On Sunday 07 September 2008, Phil Dibowitz wrote:
> Did you see my comments on the most recent version of your concordance
> patches? All but one of them were minor - and the other was more of a
> question.

Yes, I apologize for being lazy with my mails recently - besides holidays and 
and business work, I was busy shifting my system to a new disk, and then 
upgrading my LINUX with new Kernel, KDE 4.1 and new soundcard.

So, for your comments from last week:
----------------
> do you think you can do me a favor and flesh out the perl driver to use
> these functions? (test.pl) That would save me time.

I'll have a look, though my knowledge of Perl is quite limited..
well, can't be much worse than Python-

> Why aren't you using a callback in learn_from_remote() (which would, I
> assume pass through to LearnIR)?

I atually considered a callback for a short while initially, but then
decided against it, since it would not give much useful information.
The most important progress for learning is the timeout for reception
of the signal (4 sec), and that is completely handled by the low-level
driver, so no way for a callback to indicate that the time is running 
out - thus I made up my own 4sec gauge in the Python GUI as a separate
task. The actual reception of a IR signal then is so fast that it's over 
before you've could have noticed that there was a progress bar filling up.

> You sorta fake it up in concordance.c, but LearnIR() has a lot of knowledge
> of progress, it seems and a better progress meter could be given to the
> user.

?? All concordance gives is a crude ASCII-rendering of the received signal -
after all of it is received.

> > -#include <string.h>
> > +#include <string>
> >
> >> fixed VC++ warning about deprecated include
>
> I can't reproduce it now, but I seem to remember this doing weird things in
> linux for old c-string functions. Have you tested this on Linux?

It's working fine this way with my LINUX as well (at least the parts of the
code that I tested), but I can't speak for older versions.

> <some formatting issues>
On my list for this week - hopefully I got the indentation settings of
kdevelop right now.. Is there something like Java 'checkstyle' for C/C++?

> I noticed you use a do-while instead of a while-do. Is there a reason? If
> they're the same upon entrance to the function, should you still run?

If what's the same? *keyname != "KeyName" only makes sense after calling 
GetTag at least once, in order to proceed to the next tag. The initial 
value of *keyname is irrelevant. 

> Do-while should only be used in that scenario (despite it's regular use in
> our code).

I don't see anything wrong here - the code says:
- do { get next token
- return error if there isn't any more
- } while ( desired token not found )

> concordance/concordance.1
...
> I see no need to specify that learn-ir supports multiple commands. It
> should have always, and most users are only going to be confused by this.
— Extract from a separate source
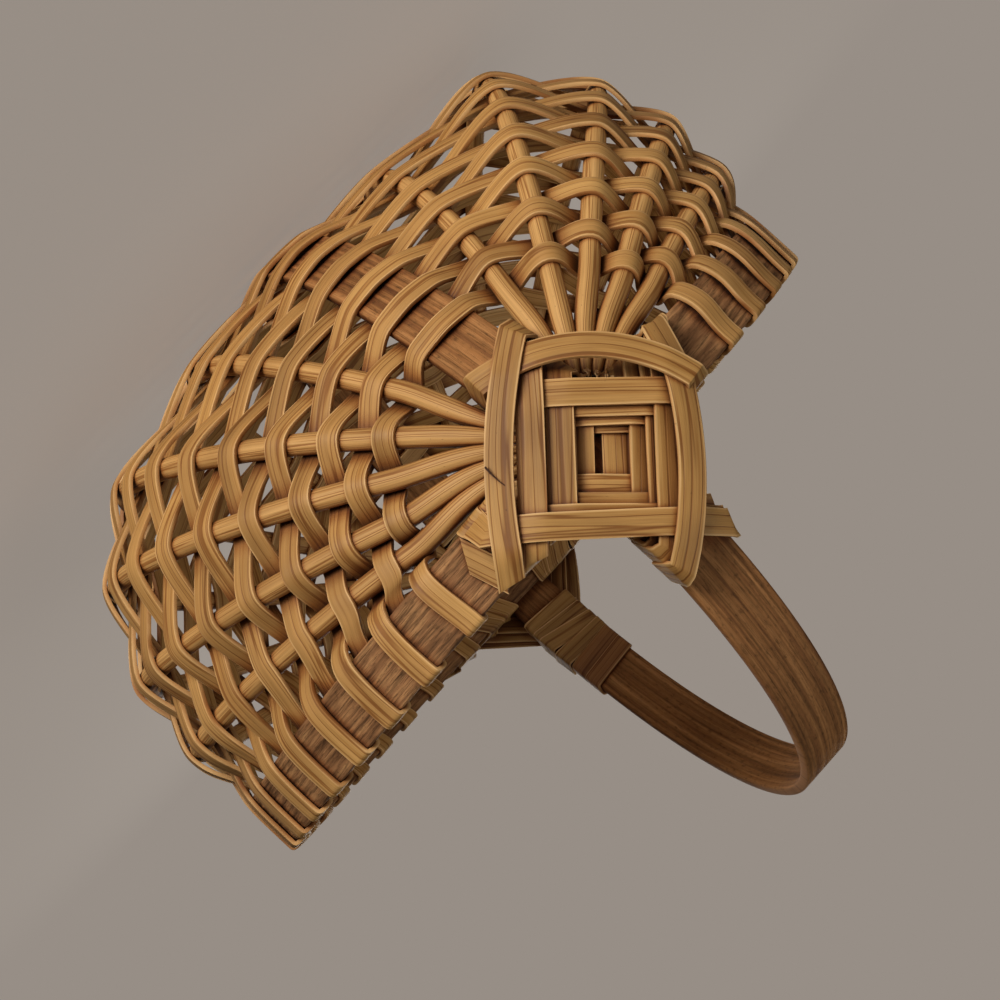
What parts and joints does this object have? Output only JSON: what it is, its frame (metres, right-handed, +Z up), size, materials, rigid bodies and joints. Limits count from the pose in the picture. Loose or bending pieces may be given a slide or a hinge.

No idea why this should confuse anyone. IMHO it's worth to be mentioned 
that you can navigate through the list BOTH forward and back (which AFAIR 
you can't in Logitech's web interface).

> Please explain (in a comment) that your set_canon() function changes the
> behavior of getchar() - this is not at all clear.

Done.

> +#define USE_DEFAULT '\n'
> This name is horrible, how about, NEWLINE or SYSTEM_NEWLINE?

If you say so...

> Also, windows doesn't give '\r', it gives '\r\n' where as unix gives just
> \n. So your stuff works kinda by accident, but that should probably be
> fixed.

I'll check that.

>
> +       /*
> +               * full dump of new IR signal:
> +               */
>
> Typo?

Nah, just some unemployed TABs that were looking for a job :)

> Does it make sense to maybe put this prompt string in a variable and use
> that instead? I think it would make the code much more readable.

So would (IMHO) setting shiftwidth=3, tabstop=3, expandtab and textwidth=100.. 
Seriously, I would rather keep prompt, key choices and defaut choice strings
in place. I don't see any such string variables anwhere else in the code
anyway...

> +                       err = _learn_ir_commands(data,
> size, &options);> This doesn't need to start with an underscore. None of the
> mode functions do.

Probably left over from establishing this as a local wrapper for the original 
function imported from libconcord, and then extended to the other new 
functions:

> please do rename _printburst and _printspace
> and _dump_new_code to something like print_ir_burst, print_ir_space, and
> dump_ir_code.

Adding that to my list.

> Also, I notice you do index++ at the beginning, and then have all these
> cases where it you index-- or index -= 2. 
> Is there any reason not to change to this approach?

Not really - fixed that in my code right now.

Just a few more days, and an updated patch should be ready.